III. MOTION TO WITHDRAW In accordance with Anders, Luna’s attorney has asked this Court for permission to withdraw as counsel for appellant. See Anders, 386 U.S. at 744; see also In re Schulman, 252 S.W.3d at 408 n.17 (citing Jeffrey v. State, 903 S.W.2d 776, 779–80 (Tex. App.—Dallas 1995, no pet.) (“[I]f an attorney believes the appeal is frivolous, he must withdraw from representing the appellant. To withdraw from representation, the appointed attorney must file a motion to withdraw accompanied by a brief showing the appellate court that the appeal is frivolous.”) (citations omitted)). We grant counsel’s motion to withdraw. Within five days of this Court’s opinion, counsel is ordered to send a copy of this opinion and this Court’s judgment to Luna and advise him of his right to file

a petition for discretionary review.3 See TEX. R. APP. P. 48.4; see also In re Schulman, 252 S.W.3d at 412 n.35; Ex Parte Owens, 206 S.W.3d 670, 673 (Tex. Crim. App. 2006).

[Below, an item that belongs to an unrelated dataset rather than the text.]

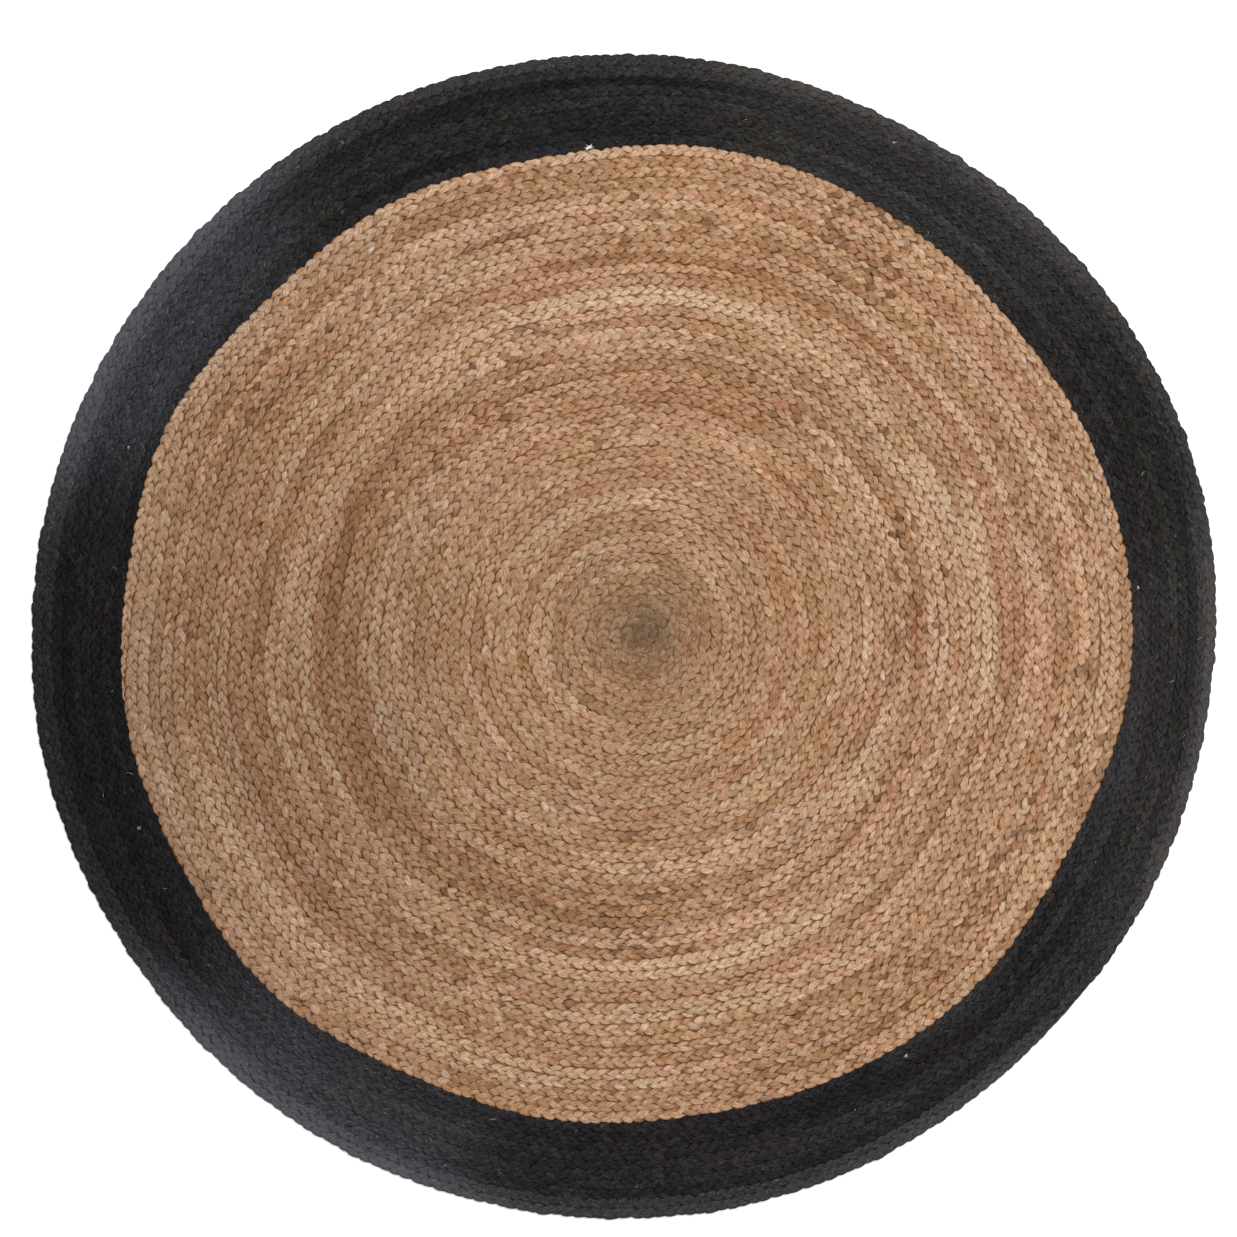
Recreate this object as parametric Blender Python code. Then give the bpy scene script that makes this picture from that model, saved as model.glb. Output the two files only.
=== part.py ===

IV. CONCLUSION We affirm the judgment of the trial court.

GINA M. BENAVIDES, Justice

Do not publish.

TEX. R. APP. P. 47.2(b).

Delivered and filed the 14th day of February, 2019.

3 No substitute counsel will be appointed. Should appellant wish to seek further review of this case by the Texas Court of Criminal Appeals, he must either retain an attorney to file a petition for discretionary review or file a pro se petition for discretionary review. Any petition for discretionary review must be filed within thirty days from the date of either this opinion or the last timely motion for rehearing or timely motion for en banc reconsideration that was overruled by this Court. See TEX. R. APP. P. 68.2. Any petition for discretionary review must be filed with the clerk of the Texas Court of Criminal Appeals, see id. R. 68.3, and should comply with the requirements of the Texas Rule of Appellate Procedure 68.4. See id. R. 68.4.